Thanks for sharing your inspiring story.
Gena Hood says
I just have to say that I cried through most of your post. It really spoke to me because although I am not what most people would term "overweight", I struggle in making healthy food choices. This is because I run to sugary foods for my comfort. You reminded me that accountability will help me make better choices, and that I need to search for like-minded friends to walk beside me in this battle. Thank you so much for posting about your personal journey!
Patty Schell says
So many days, I find my thoughts on this very subject. Thank you for posting some practical advice.
Lora says
Michele, I felt like greed was the word that the LORD used when he spoke to my heart about wanting more food. The word pricked my heart. Bless you, sister.
Lora says
Bless you Gena. I have been there, in running to the sugary foods for comfort. They never did satisfy. I encourage accountability. Having saints cheer you on helps!
Lora says
You are most welcome Patty. This subject consumed my thoughts for a very long time. The enemy really tries to distract us from what GOD wants us to do.
Jerralea says
Thanks for sharing your story here at the Loft! It is so encouraging!

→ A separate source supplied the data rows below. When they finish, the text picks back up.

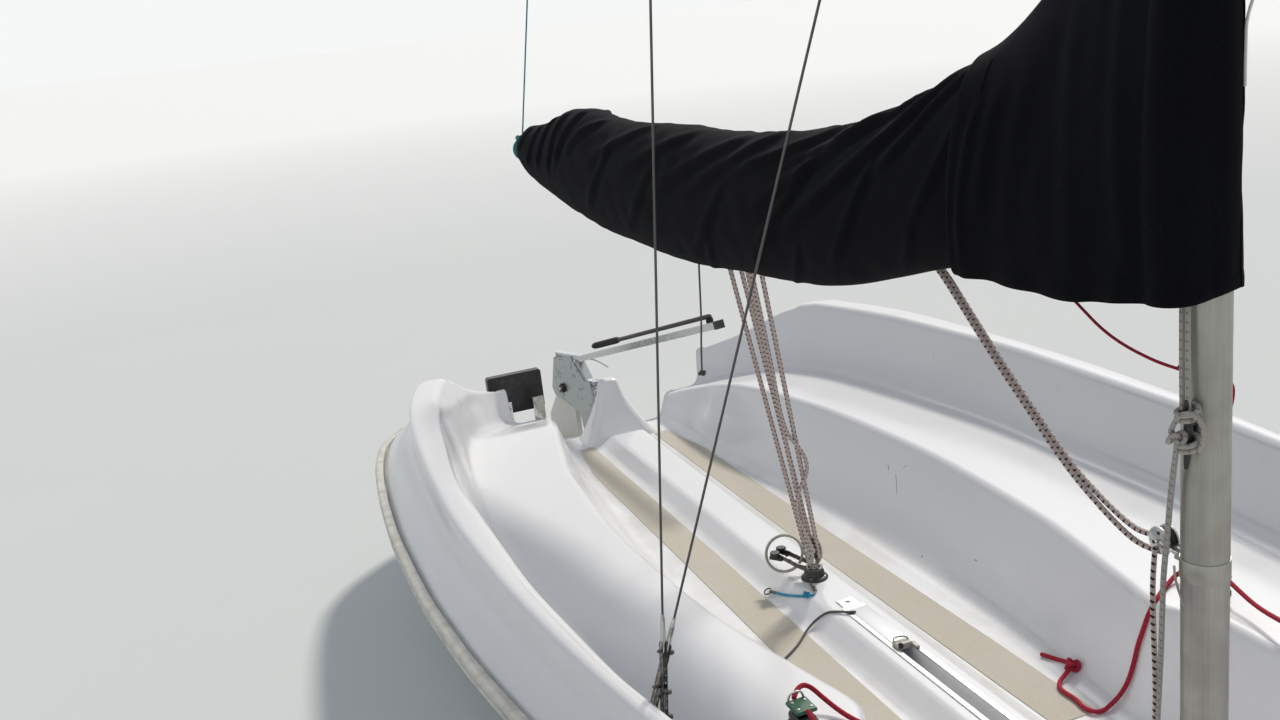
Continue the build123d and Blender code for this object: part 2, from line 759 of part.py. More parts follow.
with BuildPart() as rudder_cheeks:
    for side in (1, -1):
        with BuildSketch(rudder_plane.offset(side * (cheek_inner + cheek_thickness / 2))):
            with BuildLine():
                Polyline(*cheek_points, close=True)
            make_face()
            with Locations((-kick_arm, kick_z)):
                Circle(kick_pin_radius + pin_gap, mode=Mode.SUBTRACT)
            with Locations((-153, 369.5), (-154.5, 351)):
                Circle(4, mode=Mode.SUBTRACT)
        extrude(amount=cheek_thickness / 2, both=True)
    # spine and head block between the two cheeks
    for points in (spine_points, head_points):
        with BuildSketch(rudder_plane):
            with BuildLine():
                Polyline(*points, close=True)
            make_face()
        extrude(amount=cheek_inner, both=True)
    # straps that carry the pintles, resting over each gudgeon
    with BuildSketch(rudder_plane):
        for z in gudgeon_heights:
            with Locations((-3, z + 14)):
                Rectangle(28, 12)
    extrude(amount=cheek_inner, both=True)
    add(tiller.part, mode=Mode.SUBTRACT)

with BuildPart() as pintles:
    for z in gudgeon_heights:
        with Locations((pintle[0], 0, z - 14)):
            Cylinder(pintle_radius, 22, align=(Align.CENTER, Align.CENTER, Align.MIN))

with BuildPart() as kick_bolt:
    with Locations(Plane(origin=kick_point, z_dir=abeam)):
        Cylinder(kick_pin_radius, 2 * (cheek_inner + cheek_thickness))
        for side in (1, -1):
            with Locations((0, 0, side * (cheek_inner + cheek_thickness + 7))):
                Cylinder(knob_radius, 14)

with BuildPart() as rudder_blade:
    with BuildSketch(Plane(origin=kick_point, x_dir=ahead, z_dir=abeam * -1)):
        with BuildLine():
            fore = blade_fore
            aft = blade_fore - blade_chord
            low = blade_tip_z - kick_z
            Line((fore, 20), (fore, low + 150))
            ThreePointArc((fore, low + 150), (fore - 46, low + 40), (aft + 70, low))
            ThreePointArc((aft + 70, low), (aft + 14, low + 30), (aft, low + 100))
            Line((aft, low + 100), (aft, -143))
            Line((aft, -143), (-77, -41))
            ThreePointArc((-77, -41), (-62, 40), (0, 74))
            ThreePointArc((0, 74), (46, 56), (fore, 20))
        make_face()
        Circle(kick_pin_radius + pin_gap, mode=Mode.SUBTRACT)
    extrude(amount=blade_thickness / 2, both=True)

# Tiller extension, folded back on top of the tiller
extension_lift = tiller_half + extension_radius + 14
extension_fore = tiller_end - tiller_way * 60 + tiller_up * extension_lift
extension_aft = extension_fore - tiller_way * extension_length
with BuildPart() as tiller_joint:
    with Locations(Plane(origin=extension_fore - tiller_up * extension_radius, x_dir=abeam, z_dir=tiller_up)):
        Cylinder(11, extension_lift - tiller_half - extension_radius, align=(Align.CENTER, Align.CENTER, Align.MAX))

with BuildPart() as tiller_extension:
    rod(tuple(extension_fore + tiller_way * 12), tuple(extension_aft), extension_radius)
    rod(tuple(extension_aft + tiller_way * 190), tuple(extension_aft - tiller_way * 6), extension_radius + 5)

# Mainsheet on the console: swivel base, cam arm with its ring and ratchet block
sheet_foot = at(sheet_station, 0, console_z)
with BuildPart() as mainsheet_base:
    with Locations(sheet_foot):
        Cylinder(36, 8, align=(Align.CENTER, Align.CENTER, Align.MIN))
        Cylinder(15, 26, align=(Align.CENTER, Align.CENTER, Align.MIN))

arm_way = Vector(math.cos(math.radians(arm_bearing)), math.sin(math.radians(arm_bearing)), 0)
arm_side = Vector(-arm_way.Y, arm_way.X, 0)
with BuildPart() as mainsheet_arm:
    with Locations(Plane(origin=Vector(*sheet_foot) + Vector(0, 0, 26), x_dir=arm_way, z_dir=(0, 0, 1))):
        Cylinder(24, 5, align=(Align.CENTER, Align.CENTER, Align.MIN))
        for side in (-1, 1):
            with Locations((58, side * 15, 0)):
                Box(104, 4, 14, align=(Align.CENTER, Align.CENTER, Align.MIN))
        with Locations((102, 0, 0)):
            Box(30, 38, 26, align=(Align.CENTER, Align.CENTER, Align.MIN))
    with Locations(Plane(origin=Vector(*sheet_foot) + arm_way * 112 + Vector(0, 0, 46), x_dir=arm_side, z_dir=ring_axis)):
        Torus(36, 3)

with BuildPart() as ratchet_block:
    with Locations(at(sheet_station, 0, console_z + 31)):
        Box(20, 16, 22, align=(Align.CENTER, Align.CENTER, Align.MIN))
        with Locations((0, 0, 50)):
            Cylinder(29, 12, rotation=(90, 0, 0))
            for side in (-1, 1):
                with Locations((0, side * 11, 0)):
                    Cylinder(33, 5, rotation=(90, 0, 0))
                with Locations((0, side * 11, -26)):
                    Box(22, 5, 40)
            Cylinder(5, 28, rotation=(90, 0, 0))

# Vang block and tang low on the mast
with BuildPart() as vang_tang:
    with Locations(at(pedestal_station, 0, vang_z)):
        Cylinder(mast_radius + 4, 34)
        with Locations((-mast_radius - 14, 0, 0)):
            Box(28, 5, 22)
        Cylinder(mast_radius + seat_gap, 60, mode=Mode.SUBTRACT)

with BuildPart() as vang_block:
    with Locations(at(pedestal_station - mast_radius - 52, 0, vang_z + 14)):
        for side in (-1, 1):
            with Locations((0, side * 10, 0)):
                Cylinder(24, 4, rotation=(90, 0, 0))
        Cylinder(19, 16, rotation=(90, 0, 0))
        with Locations((26, 0, -11)):
            Box(30, 16 + seat_gap, 22)
    with Locations(at(pedestal_station - mast_radius - 14, 0, vang_z)):
        Box(28 + 2 * seat_gap, 5 + 2 * seat_gap, 23, mode=Mode.SUBTRACT)

# Horn cleats on both sides of the mast
with BuildPart() as mast_cleats:
    for hand in (1, -1):
        with Locations(at(pedestal_station, hand * mast_radius, cleat_z)):
            with Locations((0, hand * 9, 0)):
                Box(14, 18 + 2, 44)
            with Locations((0, hand * 21, 0)):
                Box(12, 10, 108)
    with Locations(at(pedestal_station, 0, cleat_z)):
        Cylinder(mast_radius + seat_gap, 200, mode=Mode.SUBTRACT)

# Jib sheet cam cleats on the seats, with their fairlead tops
with BuildPart() as jib_cleat_bases:
    for hand in (1, -1):
        with Locations(at(jib_cleat_station, hand * jib_cleat_y, seat_z)):
            Cylinder(31, 12, align=(Align.CENTER, Align.CENTER, Align.MIN))
            Box(46, 40, 28, align=(Align.CENTER, Align.CENTER, Align.MIN))

with BuildPart() as jib_cleat_tops:
    for hand in (1, -1):
        with Locations(at(jib_cleat_station, hand * jib_cleat_y, seat_z + 28)):
            Box(50, 44, 9, align=(Align.CENTER, Align.CENTER, Align.MIN))

# Outboard motor pad on the starboard side of the transom
with BuildPart() as motor_pad:
    with Locations(at(motor_pad_station, motor_pad_y, motor_pad_z)):
        Box(32, 210, 150)
    fillet(motor_pad.edges().filter_by(Axis.X), 10)

with BuildPart() as motor_bracket:
    for side in (-1, 1):
        with Locations((transom_x, motor_pad_y + side * 62, motor_foot_z)):
            Box(6, 42, 90, align=(Align.MAX, Align.CENTER, Align.CENTER))
            Box(-motor_pad_station - 16, 8, 44, align=(Align.MAX, Align.CENTER, Align.CENTER))

pieces = {
    "hull_moulding": hull_moulding,
    "deck_moulding": deck_moulding,
    "rub_rail": rub_rail,
    "floor_strips": floor_strips,
    "slot_trim": slot_trim,
    "centreboard": centreboard,
    "board_pin": board_pin,
    "mast_step": mast_step,
    "mast": mast,
    "masthead": masthead,
    "spreaders": spreaders,
    "chainplates": chainplates,
    "shroud_adjusters": shroud_adjusters,
    "cap_shrouds": cap_shrouds,
    "lower_shrouds": lower_shrouds,
    "mast_tangs": mast_tangs,
    "stem_fitting": stem_fitting,
    "furler": furler,
    "furled_jib": furled_jib,
    "forestay": forestay,
    "gooseneck_bracket": gooseneck_bracket,
    "gooseneck_toggle": gooseneck_toggle,
    "boom": boom,
    "boom_end_cap": boom_end_cap,
    "sail_cover": sail_cover,
    "cover_boot": cover_boot,
    "gudgeons": gudgeons,
    "rudder_cheeks": rudder_cheeks,
    "pintles": pintles,
    "kick_bolt": kick_bolt,
    "rudder_blade": rudder_blade,
    "tiller": tiller,
    "tiller_end_cap": tiller_end_cap,
    "tiller_joint": tiller_joint,
    "tiller_extension": tiller_extension,
    "mainsheet_base": mainsheet_base,
    "mainsheet_arm": mainsheet_arm,
    "ratchet_block": ratchet_block,
    "vang_tang": vang_tang,
    "vang_block": vang_block,
    "mast_cleats": mast_cleats,
    "jib_cleat_bases": jib_cleat_bases,
    "jib_cleat_tops": jib_cleat_tops,
    "motor_pad": motor_pad,
    "motor_bracket": motor_bracket,
}
for label, piece in pieces.items():
    piece.part.label = label
    export_step(piece.part, f"parts/{label}.step")
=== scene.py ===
import math

import bmesh
import bpy
import numpy as np
from mathutils import Matrix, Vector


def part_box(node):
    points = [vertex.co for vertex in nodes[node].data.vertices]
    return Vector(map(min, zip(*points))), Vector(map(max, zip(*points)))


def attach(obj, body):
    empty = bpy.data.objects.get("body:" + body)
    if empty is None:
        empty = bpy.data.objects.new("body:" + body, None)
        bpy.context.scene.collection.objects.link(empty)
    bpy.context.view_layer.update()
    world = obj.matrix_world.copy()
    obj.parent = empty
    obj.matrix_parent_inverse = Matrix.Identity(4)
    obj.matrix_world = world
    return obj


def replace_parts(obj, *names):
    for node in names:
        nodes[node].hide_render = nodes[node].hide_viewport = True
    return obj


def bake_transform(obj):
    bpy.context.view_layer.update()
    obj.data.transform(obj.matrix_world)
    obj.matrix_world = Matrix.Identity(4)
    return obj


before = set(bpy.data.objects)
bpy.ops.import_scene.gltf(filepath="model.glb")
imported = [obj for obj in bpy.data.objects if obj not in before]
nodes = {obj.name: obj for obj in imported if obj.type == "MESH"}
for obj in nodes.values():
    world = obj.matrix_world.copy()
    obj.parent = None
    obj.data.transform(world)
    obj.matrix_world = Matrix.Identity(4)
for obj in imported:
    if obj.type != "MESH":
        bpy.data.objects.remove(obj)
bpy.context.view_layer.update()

# The dinghy lies with X forward, Y to port and Z up from the waterline, in metres.
# A station is the distance forward of the transom.
TRANSOM_X = -2.200
# What a node that mixes two colours needs beside its inputs
COLOUR_MIX = {"out": 2, "data_type": "RGBA"}


# Small tools


def linear(code):
    """An sRGB hex colour as linear red, green, blue and alpha."""
    parts = [int(code[i : i + 2], 16) / 255 for i in (1, 3, 5)]
    return tuple(p / 12.92 if p <= 0.04045 else ((p + 0.055) / 1.055) ** 2.4 for p in parts) + (1.0,)


def add(tree, kind, inputs=(), out=0, **settings):
    """One shader node with its settings and links. Inputs maps a socket's name or number to a value, a hex
    colour or another node's output; out says which output, or slice of outputs, is handed back."""
    made = tree.nodes.new("ShaderNode" + kind)
    for name, value in settings.items():
        setattr(made, name, value)
    for name, value in dict(inputs).items():
        if isinstance(value, bpy.types.NodeSocket):
            tree.links.new(value, made.inputs[name])
        else:
            made.inputs[name].default_value = linear(value) if isinstance(value, str) else value
    return made.outputs[out] if len(made.outputs) else None


def new_material(name):
    """An empty material and its node tree."""
    material = bpy.data.materials.new(name)
    material.use_nodes = True
    material.node_tree.nodes.clear()
    return material, material.node_tree


def shaded(material, **sockets):
    """The material with its Principled shader, whose sockets get these values and links."""
    body = add(material.node_tree, "BsdfPrincipled", {k.replace("_", " "): v for k, v in sockets.items()})
    add(material.node_tree, "OutputMaterial", {"Surface": body})
    return material


def curve_through(xs, ys, x):
    """Smooth curve through the points with no overshoot: cubic pieces whose slope at each point is the
    harmonic mean of the two neighbouring slopes, or nought where they differ in sign."""
    xs, ys, x = np.asarray(xs, float), np.asarray(ys, float), np.asarray(x, float)
    run = np.diff(xs)
    rise = np.diff(ys) / run
    slope = np.zeros_like(xs)
    same = rise[:-1] * rise[1:] > 0
    mean = 2 * rise[:-1] * rise[1:] / np.where(same, rise[:-1] + rise[1:], 1.0)
    slope[1:-1] = np.where(same, mean, 0.0)
    slope[0], slope[-1] = rise[0], rise[-1]
    i = np.clip(np.searchsorted(xs, x) - 1, 0, len(xs) - 2)
    t = np.clip((x - xs[i]) / run[i], 0, 1)
    h = run[i]
    keep = (1 + 2 * t) * (1 - t) ** 2 * ys[i] + t * (1 - t) ** 2 * h * slope[i]
    return keep + t * t * (3 - 2 * t) * ys[i + 1] + t * t * (t - 1) * h * slope[i + 1]


def ease(t):
    """A smooth step from 0 to 1: 3 t squared less 2 t cubed."""
    t = np.clip(t, 0, 1)
    return t * t * (3 - 2 * t)


def grid_faces(rows, columns, closed=False):
    """Four-cornered faces of a grid of points, row by row, each row closed into a ring or left open."""
    r, c = np.meshgrid(np.arange(rows - 1), np.arange(columns if closed else columns - 1), indexing="ij")
    c2 = (c + 1) % columns
    corners = np.stack([r * columns + c, r * columns + c2, (r + 1) * columns + c2, (r + 1) * columns + c], -1)
    return corners.reshape(-1, 4)


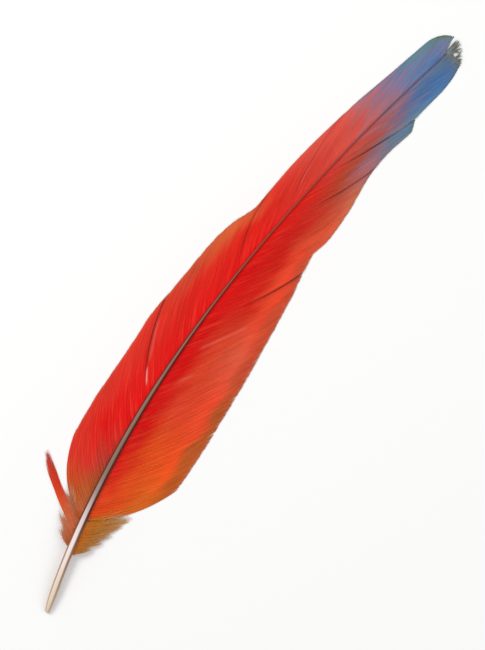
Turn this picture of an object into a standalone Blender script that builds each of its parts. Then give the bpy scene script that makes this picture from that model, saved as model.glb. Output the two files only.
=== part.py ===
"""A macaw's long tail feather lying on its underside.

The feather runs from its quill end to its tip along +Y, with +Z up and the origin under the
middle of its box. It is one solid: a tapered shaft that bends to one side and arches up off the
surface, two vanes made of locks of barbs whose outer zones lie flat, and loose locks at the base.
Places on the vanes are given by the distance along the shaft and the distance across from it.
"""

import math

import bmesh
import bpy
import numpy as np

# Driving dimensions, in metres and degrees
LENGTH = 0.400  # along the shaft, from the quill end to the tip of the vanes
SHAFT_END = 0.390
QUILL_RADIUS = 0.0022
QUILL_END_RADIUS = 0.0008
QUILL_TAPER = 0.016
TIP_RADIUS = 0.00052
TAPER_POWER = 0.75  # below 1 the shaft thins faster near the quill than near the tip
TURN_START = 45.6  # the shaft's heading falls by TURN_START u - TURN_EASE u^2
TURN_EASE = 16.3
ARCH = 0.0080  # height of the gap under the middle of the shaft

VANE_START = 0.0565
VANE_ROOT_END = 0.3875
VANE_THICKNESS = 0.0009
CREASE_SHARE = 0.45  # thickness in a crease between two locks, as a share of VANE_THICKNESS
FLAT_FROM = 0.72  # share of the half-width past which the vane lies flat
LEAST_WIDTH = 0.004  # half-width used for that where the tip is rounded off
LOCKS = 34  # on each side
LOCK_JITTER = 0.22
ROWS = 9
CREASE_REACH = 0.965  # the edge of a lock ends short of its middle, which makes the edge ragged
REACH_JITTER = 0.012
EDGE_THINNING = 0.5  # share of its thickness that a vane loses by its edge

# Half-widths: along the shaft, across from it
LEFT_EDGE = [
    (0.050, 0.0264), (0.110, 0.0266), (0.150, 0.0250), (0.172, 0.0255), (0.192, 0.0238),
    (0.226, 0.0224), (0.240, 0.0204), (0.256, 0.0161), (0.285, 0.0168), (0.330, 0.0154),
    (0.362, 0.0133), (0.400, 0.0118),
]
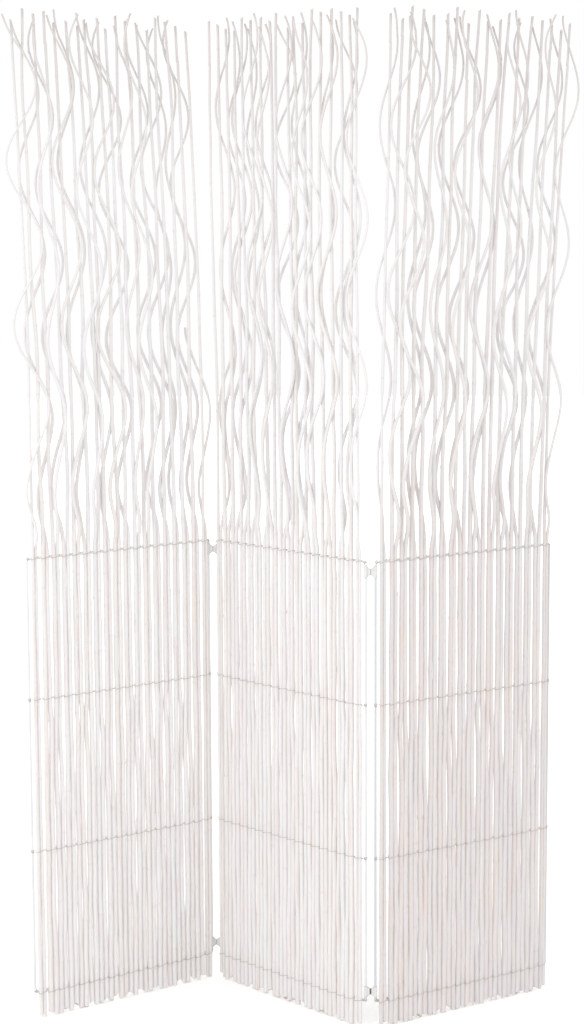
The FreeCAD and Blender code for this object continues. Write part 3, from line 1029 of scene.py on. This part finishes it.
# Studio
studio = {
    "floorSize": 14.0, "floorRings": 24, "floorCorners": 96, "ringGrowth": 1.5,
    "floorColour": (0.90, 0.90, 0.90), "floorUneven": 0.99, "floorRoughness": 0.9, "floorSpecular": 0.1,
    "nearGlow": 0.22, "farGlow": 0.45,  # the floor's own light, near the screen and far from it
    "nearReach": 0.5, "farReach": 2.4,
    "world": ((1.0, 0.998, 0.995), 1.03), "backdrop": ((1, 1, 1), 1.0),  # the camera sees the backdrop
    "lamps": {  # place, power and size
        "key": ((-2.6, -3.4, 2.4), 30.0, 3.0), "fill": ((2.6, -3.4, 1.8), 6.0, 3.0),
        "top": ((0.0, 0.4, 4.2), 8.0, 3.0),
    },
    "aim": (0.0, 0.0, 0.9),
}


def makeFloor():
    rings, corners = studio["floorRings"], studio["floorCorners"]
    mesh = newMeshLists()
    addPoint(mesh, (0.0, 0.0, 0.0))
    for ring in range(1, rings + 1):
        reach = studio["floorSize"] * (ring / rings) ** studio["ringGrowth"]
        for corner in range(corners):
            angle = fullTurn * corner / corners
            addPoint(mesh, (reach * math.cos(angle), reach * math.sin(angle), 0.0))
    mesh["faces"] += [(0, 1 + corner, 1 + (corner + 1) % corners) for corner in range(corners)]
    for ring in range(rings - 1):
        low = 1 + ring * corners
        for corner in range(corners):
            after = (corner + 1) % corners
            mesh["faces"].append((low + corner, low + corners + corner, low + corners + after, low + after))
    finish = newFinish("studioFloor")
    links, shader = finish["links"], finish["shader"]
    place = objectPlace(finish)
    tone = studio["floorColour"]
    cloud = addNoise(finish, place, 2.0, 2.0, 0.5)
    colour = addMix(finish, cloud, tone, tuple(value * studio["floorUneven"] for value in tone))
    links.new(colour, shader.inputs["Base Color"])
    shader.inputs["Roughness"].default_value = studio["floorRoughness"]
    shader.inputs["Specular IOR Level"].default_value = studio["floorSpecular"]
    distance = addNode(finish, "VectorMath", place)
    distance.operation = "LENGTH"
    strength = addRange(finish, distance.outputs["Value"], studio["nearReach"], studio["farReach"],
                        studio["nearGlow"], studio["farGlow"])
    glow = addNode(finish, "Emission", Color=(1, 1, 1), Strength=strength)
    lit = shader.outputs["BSDF"]
    glowing = addNode(finish, "AddShader", lit, glow.outputs["Emission"]).outputs["Shader"]
    seen = addNode(finish, "LightPath").outputs["Is Camera Ray"]
    chosen = addNode(finish, "MixShader", seen, lit, glowing)
    links.new(chosen.outputs["Shader"], finish["nodes"]["Material Output"].inputs["Surface"])
    floor = makeObject("studioFloor", mesh, [finish["material"]])


def makeWorld():
    world = bpy.data.worlds.new("studioWorld")
    bpy.context.scene.world = world
    world.use_nodes = True
    sky = {"nodes": world.node_tree.nodes, "links": world.node_tree.links}
    sky["nodes"].clear()
    path = addNode(sky, "LightPath")
    seen = addMath(sky, "MAXIMUM", path.outputs["Is Camera Ray"], path.outputs["Is Glossy Ray"])
    seen = addMath(sky, "MAXIMUM", seen, path.outputs["Is Transmission Ray"])
    glows = [addNode(sky, "Background", *studio[key]).outputs["Background"] for key in ("world", "backdrop")]
    addNode(sky, "OutputWorld", addNode(sky, "MixShader", seen, *glows).outputs["Shader"])


def makeLamp(name, spot, power, size):
    lamp = bpy.data.lights.new(name + "Lamp", "AREA")
    lamp.shape = "DISK"
    lamp.size, lamp.energy = size, power
    made = bpy.data.objects.new(name + "Lamp", lamp)
    bpy.context.scene.collection.objects.link(made)
    made.location = spot
    towards = Vector(studio["aim"]) - made.location
    made.rotation_euler = towards.to_track_quat("-Z", "Y").to_euler()


cameraLook = {
    "fromMiddlePanel": (0.3449, -4.0256, 1.4472),  # from the foot of the middle panel's centre line
    "yaw": -4.819,  # degrees to the right of +Y
    "pitch": 7.536,  # degrees down
    "roll": -0.245,
    "focalPixels": 2260.1,
    "imageHeight": 1024,
    "sensor": 36.0,
    "clipRange": (0.05, 60.0),
}


def makeCamera():
    look = cameraLook
    data = bpy.data.cameras.new("photoCamera")
    data.sensor_fit = "VERTICAL"
    data.sensor_height = look["sensor"]
    data.lens = look["focalPixels"] * look["sensor"] / look["imageHeight"]
    data.clip_start, data.clip_end = look["clipRange"]
    camera = bpy.data.objects.new("photoCamera", data)
    bpy.context.scene.collection.objects.link(camera)
    middle = panels["middle"]
    spot = middle["corner"] + middle["across"] * screen["rodSpacing"] / 2 + Vector(look["fromMiddlePanel"])
    camera.matrix_world = Matrix.Translation(spot)
    for key, axis, start, way in (("yaw", "Z", 0, -1), ("pitch", "X", 90, -1), ("roll", "Z", 0, 1)):
        camera.matrix_world @= Matrix.Rotation(math.radians(start + way * look[key]), 4, axis)
    bpy.context.scene.camera = camera


makeFloor()
makeWorld()
for lampName, lamp in studio["lamps"].items():
    makeLamp(lampName, *lamp)
makeCamera()
bpy.context.scene.view_settings.view_transform = "Standard"
print("studio made")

I had never thought about "greed for food" before. It's an eye-opening thought!
Leah Adams says
Lora, I never knew this about you…that you had lost so much weight. What a wonderful, transparent testimony. Thank you so much for sharing it with us at The Loft
Christine Malkemes says
Lora, thanks for sharing this truth! I loved your honesty and beauty. You yielded heart was rewarded. You threw away the pounds and burdens and He had room for Him. You are a treasure – a light shining. Thank you for coming here on the loft.
Anonymous says
Thank you, Lora. Excellent help for me, for others. Grateful to cross paths with you here at the Loft. Blessings!
Lora says
Jerralea, I am really enjoying The Loft community!
Lora says
It is a wee bit embarrassing; but it is the truth Leah. So thankful to be free from this burden!
Lora says
Christine,
Your words bless me.
Thank you, sister.
Lora says
Revelation217,
You are most welcome! Thank you kindly for stopping by!